The report says about Duncan: “Documents recovered in the digital media indicate that Larry Duncan is opposed to Ethics Rules for Public Officials proposed by the State of Texas. In the same document, Larry Duncan also objects to public disclosure requirements likely intended to prevent potential conflicts of interest for public officials. These rules might ensure that the public is aware of any such potential conflicts of interest.
“These documents may be significant because they speak to the state of mind of Larry Duncan. A prosecutor may view them as relevant to the specific intent to commit the crimes discussed in this report.”
OK, it’s a report by a private investigator, not a law enforcement report, and even a law enforcement report saying the same things would be only an accusation. Duncan and others named in the report are entitled to a legal presumption of innocence until some court finds them guilty of something.
But in the meantime, as elected officials who have enjoyed the public trust, they also are entitled to some intense public scrutiny. The report singles out six more elected members of the DCS board of trustees. It says Duncan passed on to them some of the hundreds of thousands of dollars he received as campaign contributions from people associated with a dodgy contract. The contract was so bad it wound up turning the entire so-called school district belly-up.

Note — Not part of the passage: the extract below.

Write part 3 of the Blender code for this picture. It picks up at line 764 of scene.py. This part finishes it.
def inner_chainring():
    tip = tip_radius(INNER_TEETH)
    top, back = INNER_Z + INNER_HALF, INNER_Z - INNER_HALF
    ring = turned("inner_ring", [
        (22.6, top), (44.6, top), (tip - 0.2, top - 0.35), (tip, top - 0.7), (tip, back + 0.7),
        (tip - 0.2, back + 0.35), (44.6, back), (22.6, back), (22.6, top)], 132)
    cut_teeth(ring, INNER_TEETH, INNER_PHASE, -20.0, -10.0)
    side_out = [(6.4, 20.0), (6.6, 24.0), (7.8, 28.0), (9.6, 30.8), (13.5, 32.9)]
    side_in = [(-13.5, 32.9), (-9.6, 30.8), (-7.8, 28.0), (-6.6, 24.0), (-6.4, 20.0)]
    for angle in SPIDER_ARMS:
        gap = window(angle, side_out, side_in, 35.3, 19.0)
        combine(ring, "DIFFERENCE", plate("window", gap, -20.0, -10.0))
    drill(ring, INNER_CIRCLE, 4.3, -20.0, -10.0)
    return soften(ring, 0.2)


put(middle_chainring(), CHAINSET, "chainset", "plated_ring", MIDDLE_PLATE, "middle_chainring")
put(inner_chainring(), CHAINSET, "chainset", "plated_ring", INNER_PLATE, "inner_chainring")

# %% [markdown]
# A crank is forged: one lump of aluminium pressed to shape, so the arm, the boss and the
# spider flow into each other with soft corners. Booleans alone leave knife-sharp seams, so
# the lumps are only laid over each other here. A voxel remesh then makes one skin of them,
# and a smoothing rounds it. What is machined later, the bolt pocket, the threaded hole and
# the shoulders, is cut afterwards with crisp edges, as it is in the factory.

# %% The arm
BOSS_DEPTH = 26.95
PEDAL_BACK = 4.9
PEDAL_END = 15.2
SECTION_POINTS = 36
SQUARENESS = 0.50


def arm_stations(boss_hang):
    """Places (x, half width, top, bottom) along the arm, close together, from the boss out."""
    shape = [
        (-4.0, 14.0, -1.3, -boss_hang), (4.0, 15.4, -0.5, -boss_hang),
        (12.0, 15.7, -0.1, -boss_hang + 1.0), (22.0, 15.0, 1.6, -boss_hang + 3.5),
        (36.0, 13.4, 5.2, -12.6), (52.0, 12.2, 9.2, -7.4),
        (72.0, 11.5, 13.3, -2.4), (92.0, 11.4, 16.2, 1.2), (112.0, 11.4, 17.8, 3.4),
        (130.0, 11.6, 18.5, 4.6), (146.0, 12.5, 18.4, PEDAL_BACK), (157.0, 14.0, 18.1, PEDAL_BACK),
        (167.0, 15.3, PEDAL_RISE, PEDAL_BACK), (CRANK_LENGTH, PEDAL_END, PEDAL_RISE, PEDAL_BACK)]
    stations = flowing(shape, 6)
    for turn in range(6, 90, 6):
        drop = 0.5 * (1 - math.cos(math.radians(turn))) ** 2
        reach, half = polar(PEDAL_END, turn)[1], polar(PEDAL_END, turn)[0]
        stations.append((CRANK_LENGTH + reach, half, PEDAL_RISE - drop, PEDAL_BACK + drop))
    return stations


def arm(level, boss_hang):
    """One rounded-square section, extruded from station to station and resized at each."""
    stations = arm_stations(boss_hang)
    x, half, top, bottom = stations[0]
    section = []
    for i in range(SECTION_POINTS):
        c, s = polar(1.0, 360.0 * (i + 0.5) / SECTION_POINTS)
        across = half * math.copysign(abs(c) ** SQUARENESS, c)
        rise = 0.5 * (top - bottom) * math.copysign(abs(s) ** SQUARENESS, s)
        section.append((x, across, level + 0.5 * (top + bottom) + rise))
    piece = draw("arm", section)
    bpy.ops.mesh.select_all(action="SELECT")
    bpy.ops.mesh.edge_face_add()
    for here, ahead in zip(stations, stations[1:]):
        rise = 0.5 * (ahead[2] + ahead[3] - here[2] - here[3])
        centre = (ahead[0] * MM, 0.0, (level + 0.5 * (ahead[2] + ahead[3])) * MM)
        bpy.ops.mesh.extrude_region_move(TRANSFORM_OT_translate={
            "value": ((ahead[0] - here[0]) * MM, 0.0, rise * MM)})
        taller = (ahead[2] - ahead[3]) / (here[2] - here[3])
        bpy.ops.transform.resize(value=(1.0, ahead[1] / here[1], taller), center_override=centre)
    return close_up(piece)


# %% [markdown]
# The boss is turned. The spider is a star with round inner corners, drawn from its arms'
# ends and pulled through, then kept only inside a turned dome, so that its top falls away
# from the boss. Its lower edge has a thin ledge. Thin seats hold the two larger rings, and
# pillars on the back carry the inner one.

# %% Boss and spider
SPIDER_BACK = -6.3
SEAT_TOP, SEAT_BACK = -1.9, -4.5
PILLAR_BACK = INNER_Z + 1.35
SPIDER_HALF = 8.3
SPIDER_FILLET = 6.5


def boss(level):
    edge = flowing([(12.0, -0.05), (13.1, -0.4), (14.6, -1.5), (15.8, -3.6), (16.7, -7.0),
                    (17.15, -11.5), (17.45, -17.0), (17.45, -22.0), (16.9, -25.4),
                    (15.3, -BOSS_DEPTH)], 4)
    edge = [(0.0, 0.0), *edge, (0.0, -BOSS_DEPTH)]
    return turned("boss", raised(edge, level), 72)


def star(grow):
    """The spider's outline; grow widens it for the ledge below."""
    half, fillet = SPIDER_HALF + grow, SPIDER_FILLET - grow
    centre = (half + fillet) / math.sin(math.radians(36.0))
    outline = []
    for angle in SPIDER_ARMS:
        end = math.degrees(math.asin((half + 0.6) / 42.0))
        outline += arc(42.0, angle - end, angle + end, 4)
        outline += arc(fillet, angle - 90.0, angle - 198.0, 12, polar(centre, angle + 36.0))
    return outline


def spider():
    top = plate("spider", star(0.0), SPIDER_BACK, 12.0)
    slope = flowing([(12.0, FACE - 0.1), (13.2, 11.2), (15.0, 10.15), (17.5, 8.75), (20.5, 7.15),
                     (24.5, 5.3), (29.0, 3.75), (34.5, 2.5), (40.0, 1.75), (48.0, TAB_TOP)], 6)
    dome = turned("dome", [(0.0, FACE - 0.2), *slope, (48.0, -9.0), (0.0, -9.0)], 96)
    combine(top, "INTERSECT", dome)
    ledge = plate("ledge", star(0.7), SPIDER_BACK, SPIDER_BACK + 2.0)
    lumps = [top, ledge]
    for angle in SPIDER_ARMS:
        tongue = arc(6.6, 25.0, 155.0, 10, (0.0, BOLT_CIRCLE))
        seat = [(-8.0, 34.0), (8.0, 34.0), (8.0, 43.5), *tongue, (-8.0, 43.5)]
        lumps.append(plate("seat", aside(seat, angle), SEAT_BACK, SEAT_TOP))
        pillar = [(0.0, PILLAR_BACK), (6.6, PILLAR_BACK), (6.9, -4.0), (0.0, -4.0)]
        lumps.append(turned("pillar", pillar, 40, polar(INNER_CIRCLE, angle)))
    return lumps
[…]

Problem: The people Duncan selected for his generosity included more or less the entire budget and finance committee — the people most responsible for asking questions about the dodgy contract. Those former board members — Paul Freeman, James Hubener, Gloria Levario, Narvaez, Kyle Renard and C.W. Whitaker — are the ones the report suggests could be guilty of conspiracy and fraud.

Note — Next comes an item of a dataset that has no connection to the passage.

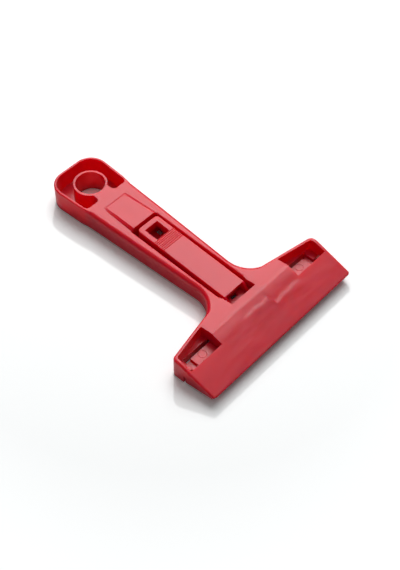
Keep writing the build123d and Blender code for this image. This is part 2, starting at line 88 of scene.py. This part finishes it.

One of them, Narvaez, is now on the City Council. This is an unfortunate stain for Narvaez so early in a career. He swept into office last May with the support of voters who saw him as a clean alternative to a sold-out incumbent. I can’t help hoping he will find a way to wipe this clean, too, mainly by coming clean about everything he knows concerning DCS.
I tried to reach Duncan, Narvaez and the rest of them yesterday but did not hear back.
The so-called Dallas County school district — it had no schools, only buses hired out to real school districts — is going away. In a countywide referendum Nov. 7, Dallas County voters voted to kill it.
The Brady report finally was made public because DCS finally got a new CEO, Alan King. King, former chief of staff and acting superintendent at the Dallas Independent (real) School District, is a straight-shooter with no fear of controversy and a constitutional disdain for liars. His job is to settle the DCS debts and then put the whole thing 6 feet under. He handed out the report last week to anybody who asked for it.
At last count, both the FBI and the Texas Rangers were looking at DCS, so if there are criminal charges to be levied, that’s where they will originate.
The report says current City Council member Omar Narvaez and the others, “may be exposed to allegations of a conspiracy. This may also be Program Fraud.”
But let’s not try to do the entire trial here. Let’s trust the law enforcement system to sort out the legal questions. Separate from those questions, we all should have some important political and social questions to which we need answers.
What did this agency think its mission was? What was the culture? Why, for example, in the midst of this calamitous contract fail, was the chief executive officer of the agency maintaining a large apartment in the French Quarter in New Orleans adjoining a large apartment rented by the CEO of the company with the dodgy contract?
How does the superintendent of a small so-called school district live on equally lavish terms and cheek-by-cheek with an entrepreneur with whom his district is doing business, badly? And why? Who thinks like that? Why wouldn’t a school superintendent say, “Oh, no, I’m a school superintendent and a public servant. I can’t have a lavish entertainment suite in New Orleans next to a guy involved in the loss of tens of millions of dollars in public funds by my district.”
And what about Duncan? He not only does not say no thanks to a quarter-million bucks in campaign money from the guy with the dodgy contract, but in what looks like being too clever by half, he salts the money around to the very board members who could raise questions. Talk about leaving an audit trail. A bad audit trail.
And for Narvaez and the others, much as it pains me to say this: Even being offered the Duncan money in the midst of all that mess should have raised red flags for all of them. But taking the money and then failing get to the bottom of the dodgy contact raises a stink.
Getting rid of the agency does not get rid of the stink. The people are still around, some of them in even more influential positions. No matter what law enforcement decides, we voters need to decide politically what this was and still is.